PgCon 2016 Developer Unconference/Wait events monitoring

From PostgreSQL wiki
Jump to navigationJump to search

Wait events monitoring discussion at PGCon2016 Developer unconference

Preamble

Everyone agrees that we need some kind of wait events monitoring, since it is extremely useful for DBAs, and tools like systemtap or perf are not an option

State of the art in 9.6

  1. Infrastructure to expose wait event information of a particular process replace pg_stat_activity.waiting with something more descriptive
  2. pg_wait_sampling extension by Postgres Professional

9.7 Roadmap for Wait events monitoring from Postgres Professional

  1. Adding more events (IO and network at least)
  2. Exposing additional wait event parameters.
  3. Measuring accurate waiting time for individual events (as a turnable option)

Requirements

DBAs, who attended the session, insisted to elaborate some requirements first, to make the tool more useful.

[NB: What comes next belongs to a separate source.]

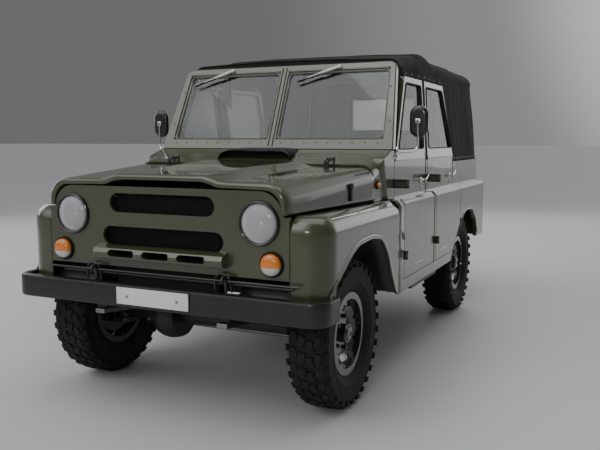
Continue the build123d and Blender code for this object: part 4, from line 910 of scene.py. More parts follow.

  1. Wait events need to be easy to extend
    When a new functionality is added to PostgreSQL, adding new Wait events for it should not cause a complete overhaul of Wait event monitoring subsystem. Moreover, it is a good idea to allow user to add some extension-space or user space wait events and parameters.
  2. Sampling history
    Some light weighted cycle-buffer for recent samples in a whole database, which allows to estimate roughly what is going on and perform further investigation if required.
  3. Full session history (trace)
    Can be switched on/off for a particular session to be turned on if required for troubleshooting
  4. aggregated statistics
    Some wait statistics, aggregated for some prolonged period of time (a day or so) to reduce performance penalty. Supposed to be resetted manually like for example pg_stat_bgwriter.

Criticisms

  1. Performance penalty
    • Is the main obstacle for today
    • pg_wait_sampling - more performance review needed
    • Anecdotally, Oracle allows performance trade off (for example, Oracle database measures wait times with resource consuming gettimeofday syscall) because such advanced monitoring tool allows to improve performance dramatically in many ways.
    • Among PostgreSQL developers, there is a persisting opinion not to allow any individual patch to drop performance significantly.
  2. Oracle-style

It is hard not to follow Oracle's ideas in this area, because wait events were pioneered by Oracle. But despite the fact that compatibility with Oracle looks attractive for many companies, it is a bad idea to bring all oracle legacy and non-intuitive interfaces to Postgres implementation (like exact event classes, p1/p2/p3 values or enqueue waits)

Suggestions

  1. Make wait event monitoring turnable and turned off by default to avoid performance penalty
    • Good: people, who want to use it can do that in spite of performance overhead
    • Bad: if by default it is turned off, people can not investigate an issue, they only can turn it on and wait for the next time the issue occurs
    • Bad: if performance overhead is significant, nobody will use it in production environment (same as logging everything by default is not possible with intensive workload)
  2. Divide wait events in at least two groups, first of which - group "System" or so - is turned on by default and has tolerable performance penalty

Having some events turned on by default allows us to have some overview of what is going on in the database and gives a clue if we need further extended sampling for smaller performance trade off.